Komunitas Perempuan Penyelamat Situs Warisan Dunia (KPPSWD) yang mengajak masyarakat untuk peduli lingkungan dan menyelamatkan Situs Warisan Dunia. Foto: Dedek Hendry

 

KPPSWD dibentuk pada pada 20 Oktober 2016. Saat ini, beranggotakan 11 wanita yang merupakan mahasiswi Universitas Bengkulu, Sekolah Tinggi Agama Islam Negeri Curup, Rejang Lebong, Politeknik Rafflesia Rejang Lebong, Sekolah Tinggi Ilmu Pertanian Rejang Lebong, dan karyawati PT. PLN Cabang Curup, Rejang Lebong.

Untuk beraktivitas rutin seperti pelatihan dan lainnya, KPPSWD telah mendapatkan izin menggunakan salah satu ruangan di Kantor Bidang Pengelolaan Taman Nasional Wilayah Sumatera Selatan – Bengkulu Balai Besar TNKS di Rejang Lebong. “Banyak juga mahasiswi lain yang ingin bergabung.
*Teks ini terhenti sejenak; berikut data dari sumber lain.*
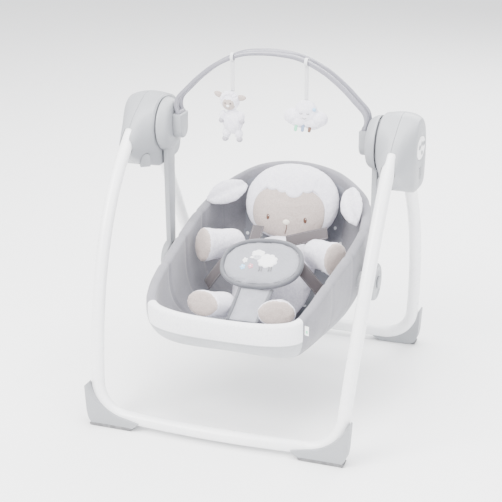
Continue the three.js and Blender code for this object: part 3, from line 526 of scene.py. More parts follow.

Namun, belum bisa kami akomodir,” kata Intan.

Rani Emilia, siswi kelas 10 SMKN 4 Rejang Lebong, usai kegiatan menyatakan dari penjelasan tersebut ia dan teman-tamannya baru mengetahui hak-hak perempuan atas lingkungan hidup dan kaitannya dengan kelestarian TNKS dan perubahan iklim.”

Menurut Rani, mayoritas orangtua siswa SMKN 4 Rejang Lebong bekerja sebagai petani kopi. Bahkan, tidak sedikit siswa di sini juga yang ikut bekerja di kebun, terutama saat musim panen. “Saya baru mengetahui bila perempuan yang paling utama menjadi korban bila terjadi kerusakan alam,” tutur Rani yang berdomisili di Desa Babakan Baru, desa di Rejang Lebong yang berbatasan dengan TNKS.

 

Laju perambahan TNKS, merujuk hasil penelitian Purwanto (2015), terus meningkat. Sumber: KPPSWD

 

Hampir lima puluh persen

Berdasarkan SK Menhut No 748/Menhut-II/2012, luas kawasan hutan di Provinsi Bengkulu sekitar 924.631 hektare. Dari luas tersebut, hampir separuhnya atau 412.324,6 hektare, merupakan bagian dari Taman Nasional Bukit Barisan Selatan (TNBBS) dan TNKS. Dua taman nasional ini telah ditetapkan sebagai Tropical Rainforest Heritage of Sumatra (TRHS) dan masuk daftar Situs Warisan Dunia oleh UNESCO pada 7 Juli 2004.

Secara administratif, sebagian kawasan TRHS masuk wilayah Kabupaten Kaur (66.483,1 hektare), Rejang Lebong (25.825,6 hektare), Lebong (98.287,2 hektare), Bengkulu Utara (71.702,7 hektare) dan Mukomuko (150.036,0 hekatare). Namun, akibat tingginya ancaman dan gangguan, UNESCO memasukkan kawasan ini sebagai Situs Warisan Dunia dengan status In Dangered (terancam) pada 22 Juni 2011. Hingga kini, Pemerintah Indonesia berupaya menghapus TRHS dari daftar terancam.